In the records below, begin at the line that has "Write the OpenSCAD" and stop after the line that has "of the base."; quote those lines verbatim and nothing more.

####

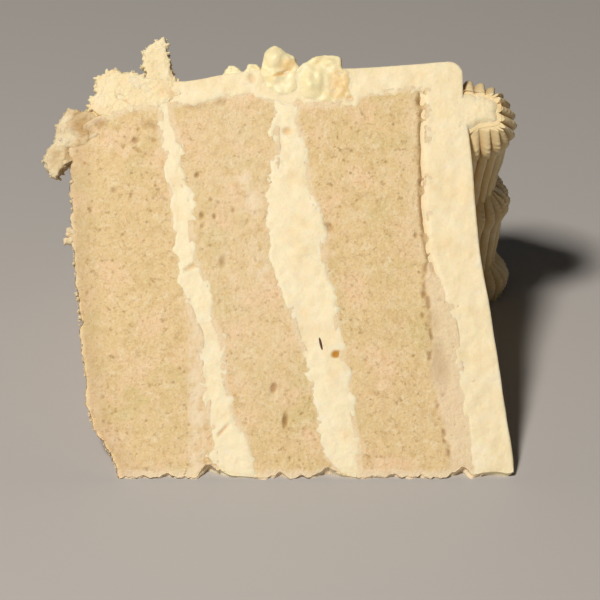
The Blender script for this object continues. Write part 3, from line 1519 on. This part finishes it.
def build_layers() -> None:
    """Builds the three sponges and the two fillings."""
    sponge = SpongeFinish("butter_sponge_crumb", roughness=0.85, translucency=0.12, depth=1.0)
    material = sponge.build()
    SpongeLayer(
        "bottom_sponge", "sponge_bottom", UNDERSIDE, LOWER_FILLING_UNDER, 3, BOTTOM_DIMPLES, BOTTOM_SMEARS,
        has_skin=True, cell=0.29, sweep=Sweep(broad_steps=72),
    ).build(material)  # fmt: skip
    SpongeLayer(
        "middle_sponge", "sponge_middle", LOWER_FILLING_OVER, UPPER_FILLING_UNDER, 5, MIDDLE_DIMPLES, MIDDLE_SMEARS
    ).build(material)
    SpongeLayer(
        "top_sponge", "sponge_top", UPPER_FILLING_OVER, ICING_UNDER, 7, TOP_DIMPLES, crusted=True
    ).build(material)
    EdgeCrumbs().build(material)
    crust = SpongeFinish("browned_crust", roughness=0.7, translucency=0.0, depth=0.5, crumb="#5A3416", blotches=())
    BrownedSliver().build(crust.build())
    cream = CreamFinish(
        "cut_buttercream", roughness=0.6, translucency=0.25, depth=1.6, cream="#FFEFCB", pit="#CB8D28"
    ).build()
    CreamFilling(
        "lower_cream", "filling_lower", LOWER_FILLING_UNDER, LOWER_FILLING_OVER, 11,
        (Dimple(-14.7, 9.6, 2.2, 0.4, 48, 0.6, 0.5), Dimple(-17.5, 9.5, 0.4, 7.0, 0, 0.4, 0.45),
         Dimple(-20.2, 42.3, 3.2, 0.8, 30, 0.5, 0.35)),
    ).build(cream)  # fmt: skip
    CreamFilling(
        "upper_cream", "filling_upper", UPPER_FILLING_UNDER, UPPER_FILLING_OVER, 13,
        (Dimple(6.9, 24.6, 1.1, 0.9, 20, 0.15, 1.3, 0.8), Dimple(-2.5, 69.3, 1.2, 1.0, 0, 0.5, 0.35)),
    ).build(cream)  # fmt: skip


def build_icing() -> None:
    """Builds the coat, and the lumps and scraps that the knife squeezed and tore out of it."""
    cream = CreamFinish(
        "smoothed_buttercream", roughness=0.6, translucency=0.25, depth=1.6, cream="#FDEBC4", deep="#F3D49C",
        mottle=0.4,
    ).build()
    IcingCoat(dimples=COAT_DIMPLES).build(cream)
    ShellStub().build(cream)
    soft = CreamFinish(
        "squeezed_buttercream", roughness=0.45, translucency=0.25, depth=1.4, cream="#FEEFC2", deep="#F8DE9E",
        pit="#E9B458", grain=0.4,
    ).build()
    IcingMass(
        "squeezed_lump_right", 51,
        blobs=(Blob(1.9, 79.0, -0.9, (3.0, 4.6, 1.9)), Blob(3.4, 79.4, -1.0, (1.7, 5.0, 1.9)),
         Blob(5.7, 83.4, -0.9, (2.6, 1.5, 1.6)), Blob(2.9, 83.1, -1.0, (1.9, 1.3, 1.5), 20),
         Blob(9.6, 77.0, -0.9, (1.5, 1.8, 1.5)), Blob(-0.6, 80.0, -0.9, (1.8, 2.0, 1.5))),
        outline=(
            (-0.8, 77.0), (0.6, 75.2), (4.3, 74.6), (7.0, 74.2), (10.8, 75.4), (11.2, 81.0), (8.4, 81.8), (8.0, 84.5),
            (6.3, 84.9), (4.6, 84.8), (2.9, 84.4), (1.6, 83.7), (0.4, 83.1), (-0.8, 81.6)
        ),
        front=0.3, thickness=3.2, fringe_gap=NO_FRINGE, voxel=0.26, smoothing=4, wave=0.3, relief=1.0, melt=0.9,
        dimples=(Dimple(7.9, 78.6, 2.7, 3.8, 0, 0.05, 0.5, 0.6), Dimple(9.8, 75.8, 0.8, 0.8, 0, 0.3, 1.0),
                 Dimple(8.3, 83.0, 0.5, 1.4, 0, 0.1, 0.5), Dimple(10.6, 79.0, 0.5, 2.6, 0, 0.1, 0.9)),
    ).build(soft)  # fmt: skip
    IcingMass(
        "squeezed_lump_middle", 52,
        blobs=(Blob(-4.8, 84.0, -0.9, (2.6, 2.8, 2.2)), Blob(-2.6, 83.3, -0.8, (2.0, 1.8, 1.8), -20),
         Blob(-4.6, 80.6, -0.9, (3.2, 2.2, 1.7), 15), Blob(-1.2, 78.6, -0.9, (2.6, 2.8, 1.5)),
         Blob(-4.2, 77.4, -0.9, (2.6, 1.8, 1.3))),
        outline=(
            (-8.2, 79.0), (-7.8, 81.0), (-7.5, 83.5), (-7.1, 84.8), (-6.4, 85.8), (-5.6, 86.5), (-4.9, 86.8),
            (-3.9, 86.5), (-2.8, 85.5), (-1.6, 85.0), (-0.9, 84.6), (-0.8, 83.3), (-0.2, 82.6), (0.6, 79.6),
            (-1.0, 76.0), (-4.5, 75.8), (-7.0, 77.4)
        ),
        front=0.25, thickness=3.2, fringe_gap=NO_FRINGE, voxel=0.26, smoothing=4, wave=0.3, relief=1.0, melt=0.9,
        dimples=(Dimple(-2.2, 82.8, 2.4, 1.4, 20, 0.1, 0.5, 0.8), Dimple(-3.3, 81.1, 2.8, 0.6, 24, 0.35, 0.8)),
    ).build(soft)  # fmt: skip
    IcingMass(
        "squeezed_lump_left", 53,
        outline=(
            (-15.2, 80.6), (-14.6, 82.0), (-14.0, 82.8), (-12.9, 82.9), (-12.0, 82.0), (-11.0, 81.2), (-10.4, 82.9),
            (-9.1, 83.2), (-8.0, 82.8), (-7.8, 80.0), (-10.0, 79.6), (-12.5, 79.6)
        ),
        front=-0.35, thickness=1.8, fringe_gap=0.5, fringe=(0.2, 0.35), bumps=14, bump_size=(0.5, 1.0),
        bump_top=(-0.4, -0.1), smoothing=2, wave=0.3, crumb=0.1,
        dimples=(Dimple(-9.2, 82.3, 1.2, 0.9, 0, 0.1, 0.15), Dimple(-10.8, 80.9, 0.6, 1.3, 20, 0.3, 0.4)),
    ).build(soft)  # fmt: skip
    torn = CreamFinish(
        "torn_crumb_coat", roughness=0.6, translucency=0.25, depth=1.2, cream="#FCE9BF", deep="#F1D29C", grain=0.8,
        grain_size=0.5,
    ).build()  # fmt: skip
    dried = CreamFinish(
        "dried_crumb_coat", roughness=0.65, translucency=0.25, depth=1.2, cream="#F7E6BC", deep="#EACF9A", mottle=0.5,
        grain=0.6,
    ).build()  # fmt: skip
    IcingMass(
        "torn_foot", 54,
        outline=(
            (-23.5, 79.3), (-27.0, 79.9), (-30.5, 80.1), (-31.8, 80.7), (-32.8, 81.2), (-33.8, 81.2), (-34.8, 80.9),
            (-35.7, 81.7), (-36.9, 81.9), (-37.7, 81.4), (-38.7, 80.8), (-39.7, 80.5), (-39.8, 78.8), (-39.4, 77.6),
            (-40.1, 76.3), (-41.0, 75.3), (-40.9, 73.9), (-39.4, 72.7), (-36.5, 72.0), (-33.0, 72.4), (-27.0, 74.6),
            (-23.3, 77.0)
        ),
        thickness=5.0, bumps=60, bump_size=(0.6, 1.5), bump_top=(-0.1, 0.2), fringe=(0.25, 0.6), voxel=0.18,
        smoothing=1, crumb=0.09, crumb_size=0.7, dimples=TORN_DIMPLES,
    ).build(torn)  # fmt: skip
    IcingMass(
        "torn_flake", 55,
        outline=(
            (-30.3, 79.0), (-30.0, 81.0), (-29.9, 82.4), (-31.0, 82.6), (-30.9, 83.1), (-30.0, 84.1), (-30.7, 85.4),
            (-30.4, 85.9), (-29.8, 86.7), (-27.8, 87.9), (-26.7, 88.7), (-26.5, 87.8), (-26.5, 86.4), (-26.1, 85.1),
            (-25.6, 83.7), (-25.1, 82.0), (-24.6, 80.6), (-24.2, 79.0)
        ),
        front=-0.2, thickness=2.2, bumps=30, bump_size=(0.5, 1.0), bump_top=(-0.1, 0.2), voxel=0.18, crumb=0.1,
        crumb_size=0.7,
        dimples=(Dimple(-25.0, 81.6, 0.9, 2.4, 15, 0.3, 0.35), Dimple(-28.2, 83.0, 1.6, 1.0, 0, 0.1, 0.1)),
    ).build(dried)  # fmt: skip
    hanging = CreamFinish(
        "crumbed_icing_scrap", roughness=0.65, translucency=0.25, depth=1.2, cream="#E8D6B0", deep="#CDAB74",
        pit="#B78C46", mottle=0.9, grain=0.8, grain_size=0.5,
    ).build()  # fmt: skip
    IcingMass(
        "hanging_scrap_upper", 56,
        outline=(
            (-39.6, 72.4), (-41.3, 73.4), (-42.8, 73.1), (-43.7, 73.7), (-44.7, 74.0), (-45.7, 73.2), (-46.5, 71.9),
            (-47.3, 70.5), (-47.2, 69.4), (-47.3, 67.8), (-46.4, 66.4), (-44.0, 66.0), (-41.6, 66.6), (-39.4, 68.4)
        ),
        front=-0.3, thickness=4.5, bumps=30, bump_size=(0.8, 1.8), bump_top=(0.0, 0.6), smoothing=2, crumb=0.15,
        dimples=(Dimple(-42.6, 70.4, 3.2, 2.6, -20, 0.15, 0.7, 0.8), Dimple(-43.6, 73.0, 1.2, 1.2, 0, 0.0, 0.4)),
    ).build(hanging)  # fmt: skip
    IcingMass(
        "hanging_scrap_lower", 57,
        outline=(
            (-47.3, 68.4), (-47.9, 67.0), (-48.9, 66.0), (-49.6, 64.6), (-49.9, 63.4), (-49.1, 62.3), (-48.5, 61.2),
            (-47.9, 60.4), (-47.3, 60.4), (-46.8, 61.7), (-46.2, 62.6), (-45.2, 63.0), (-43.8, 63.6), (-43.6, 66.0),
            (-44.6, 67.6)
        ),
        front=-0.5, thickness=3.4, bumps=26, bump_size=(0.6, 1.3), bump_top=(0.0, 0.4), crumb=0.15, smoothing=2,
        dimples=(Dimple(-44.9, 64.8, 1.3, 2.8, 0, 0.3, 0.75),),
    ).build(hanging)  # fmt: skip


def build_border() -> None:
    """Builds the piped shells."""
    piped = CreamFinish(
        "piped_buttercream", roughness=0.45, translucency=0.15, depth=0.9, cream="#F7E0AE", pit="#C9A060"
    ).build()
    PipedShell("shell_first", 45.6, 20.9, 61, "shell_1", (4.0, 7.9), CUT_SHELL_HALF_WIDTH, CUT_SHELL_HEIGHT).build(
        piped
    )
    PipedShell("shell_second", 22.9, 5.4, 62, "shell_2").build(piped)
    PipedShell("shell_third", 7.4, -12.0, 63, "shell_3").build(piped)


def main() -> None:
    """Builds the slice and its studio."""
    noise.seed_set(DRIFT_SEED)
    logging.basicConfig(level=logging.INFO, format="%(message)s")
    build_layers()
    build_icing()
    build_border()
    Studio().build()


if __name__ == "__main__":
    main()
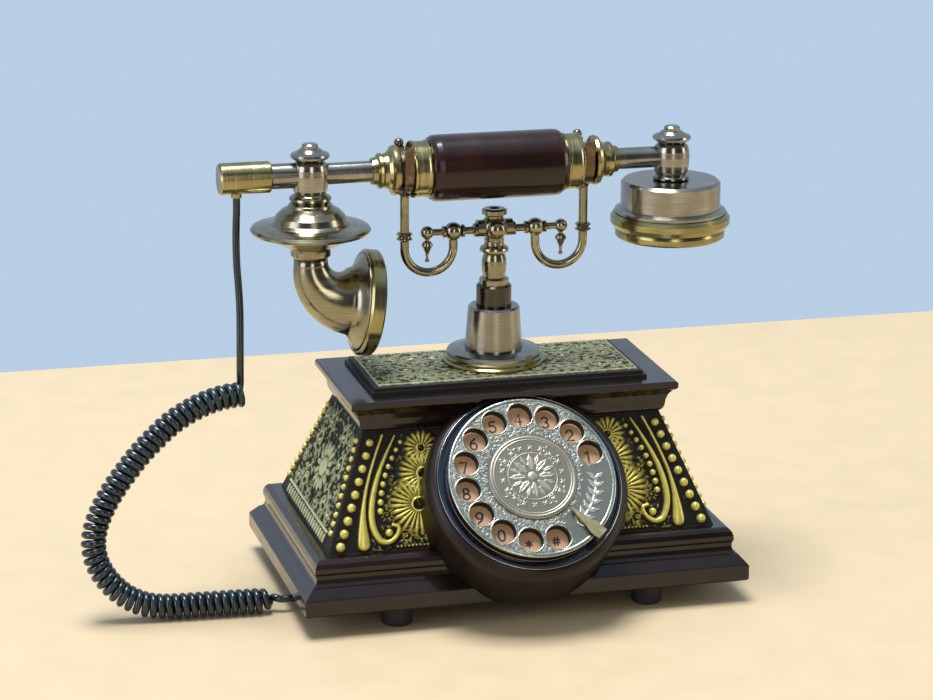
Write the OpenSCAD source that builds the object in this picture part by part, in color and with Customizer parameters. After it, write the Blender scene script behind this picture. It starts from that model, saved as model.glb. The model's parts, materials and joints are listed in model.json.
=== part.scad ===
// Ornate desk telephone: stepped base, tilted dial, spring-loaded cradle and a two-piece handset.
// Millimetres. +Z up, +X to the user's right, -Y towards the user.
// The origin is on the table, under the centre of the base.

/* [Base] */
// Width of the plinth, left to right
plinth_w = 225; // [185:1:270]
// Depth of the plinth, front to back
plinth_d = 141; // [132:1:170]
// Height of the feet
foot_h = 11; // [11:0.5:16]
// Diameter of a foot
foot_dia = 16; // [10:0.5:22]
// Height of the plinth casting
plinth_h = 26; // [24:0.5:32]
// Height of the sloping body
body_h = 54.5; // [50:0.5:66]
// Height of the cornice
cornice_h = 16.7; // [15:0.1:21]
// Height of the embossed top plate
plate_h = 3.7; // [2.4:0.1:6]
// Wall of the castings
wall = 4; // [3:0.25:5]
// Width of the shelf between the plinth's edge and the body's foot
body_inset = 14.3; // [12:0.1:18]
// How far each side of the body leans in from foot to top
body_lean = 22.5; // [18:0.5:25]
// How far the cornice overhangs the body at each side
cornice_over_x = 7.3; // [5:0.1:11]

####

RESULT FOR THIS TASK:
Write the OpenSCAD source that builds the object in this picture part by part, in color and with Customizer parameters. After it, write the Blender scene script behind this picture. It starts from that model, saved as model.glb. The model's parts, materials and joints are listed in model.json.
=== part.scad ===
// Ornate desk telephone: stepped base, tilted dial, spring-loaded cradle and a two-piece handset.
// Millimetres. +Z up, +X to the user's right, -Y towards the user.
// The origin is on the table, under the centre of the base.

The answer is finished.